I guess it’s not giving away too much to say that when the job that pays the bills is finished for the day, my 2nd job is as an elected councilmember for a small suburban town in the Pacific Northwest. Believing as I do in the power of government, properly applied, to improve the lives of its citizens, I am frustrated at the sheer number of cows placed on the tracks ahead of the problem solving train. Housing is today’s topic, beloveds. Help me sort it out.

Last week I attended an affordable housing strategy workshop with other elected officials from the region, housing and social service providers, and developers. We were asked to rate 47 different potential strategies for increasing the number of affordable housing units (at all levels), within several different categories, such as creation and use of a housing fund, public/private partnership options, and land use incentives.

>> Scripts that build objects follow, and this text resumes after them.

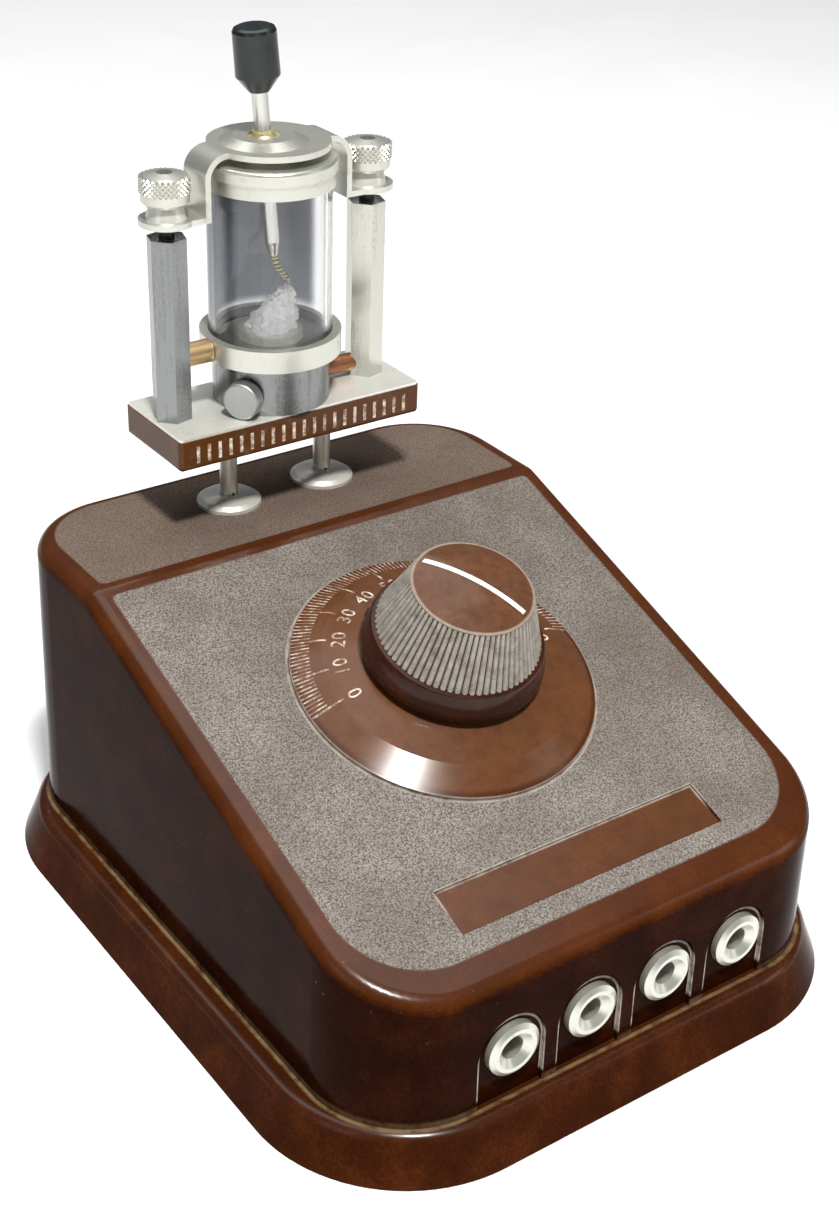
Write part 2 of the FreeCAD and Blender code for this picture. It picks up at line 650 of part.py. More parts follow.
def end_plate(label, z, centre_hole):
    plate = box(label + "_blank", plate_side, plate_side, plate_thick, z=z)
    holes = [cylinder(f"{label}_hole_{index}", 1.5, 6.0, x, y, z - 2.0)
             for index, (x, y) in enumerate(pillar_places())]
    centre = cylinder(label + "_centre", centre_hole, 6.0, z=z - 2.0)
    return on_slope(cut(label, plate, centre, *holes))


def capacitor():
    """Two end plates on four pillars, fixed vanes on the upper pillars, moving vanes on the shaft."""
    front_z = -wall - plate_thick
    stack = vane_pitch * (VANES + 1)
    rear_z = front_z - stack - plate_thick
    front = end_plate("capacitor_front_plate", front_z, bush_across / 2)
    rear = end_plate("capacitor_rear_plate", rear_z, shaft_across / 2 + shaft_gap)
    pillars = []
    for index, (x, y) in enumerate(pillar_places()):
        stem = cylinder(f"pillar_stem_{index}", 1.5, stack + 2 * plate_thick, x, y, rear_z)
        head = cylinder(f"pillar_head_{index}", 2.6, 1.4, x, y, rear_z - 1.4)
        pillars.append(fuse(f"pillar_{index}", stem, head))
    fixed = []
    for index in range(VANES + 1):
        z = front_z - stack + vane_pitch * (index + 0.5) - vane_thick / 2
        blank = box(f"fixed_vane_blank_{index}", plate_side - 1.0, plate_side / 2 - 2.5, vane_thick,
                    0, plate_side / 4 + 1.0, z)
        holes = [cylinder(f"fixed_vane_hole_{index}_{side}", 1.5, 4.0,
                          pillar_pitch * side, pillar_pitch / 2, z - 1.0) for side in (-0.5, 0.5)]
        middle = cylinder(f"fixed_vane_middle_{index}", 6.0, 4.0, z=z - 1.0)
        fixed.append(cut(f"fixed_vane_{index}", blank, middle, *holes))
    hub = cylinder("rotor_hub", 4.4, stack - 2.0, z=front_z - stack + 1.0)
    blades = []
    for index in range(VANES):
        z = front_z - stack + vane_pitch * (index + 1) - vane_thick / 2
        disc = cylinder(f"moving_vane_disc_{index}", vane_radius, vane_thick, z=z)
        bind(disc, Angle=180.0)
        blades.append(disc)
    rotor = cut("rotor_solid", fuse("rotor_blank", hub, *blades),
                cylinder("rotor_way", shaft_across / 2, stack + 10.0, z=front_z - stack - 5.0))
    place(rotor, 0, 0, 0, (0, 0, 1), knob_turn - 90.0)
    return (front, rear, on_slope(group("capacitor_pillars", *pillars)),
            on_slope(group("fixed_vanes", *fixed)), on_slope(group("moving_vanes", rotor)))


# ---------------------------------------------------------------- coil
def cheek_places():
    reach = former_length / 2 + cheek_thick / 2 - 1.0
    return [-reach, reach]


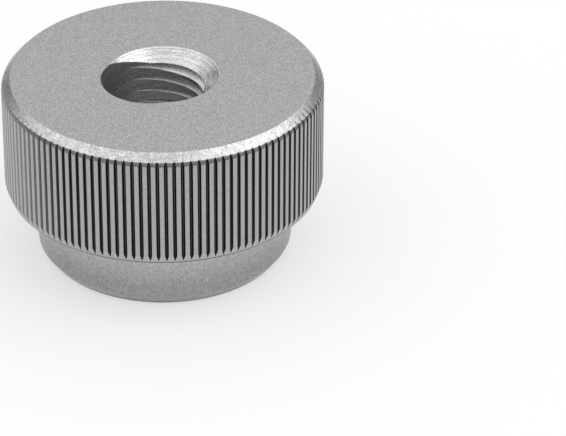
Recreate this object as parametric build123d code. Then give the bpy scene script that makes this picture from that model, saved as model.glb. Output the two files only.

The discussion lasted for four hours. What struck me most about the options we were given to consider was that the groups asked to pay for providing housing almost always ended up being the taxpayer and/or homeowner.

For instance, a tax on developers who convert rental units to condos would be folded in to the condo purchase price. Loan guarantees for affordable housing projects would be backed by tax receipts. A voted-on bond issue or levy would hit taxpayers directly. And so on, and so on. An affordable housing tax on businesses who employ folks at less than a living wage, “the Walmart tax”, didn’t get much support, and understandably so since it would likely also hit small businesses that can’t afford to pay a living wage and stay in business.

The only group not asked to sacrifice in one way or another to provide affordable housing was the developers. They need to be “incented” to build low cost housing. We were told we needed to make it “worth their while” to do so. Expedited permitting, building fee permit waivers, expedited permit processing, using Federal or State grant programs to make the developer “whole”.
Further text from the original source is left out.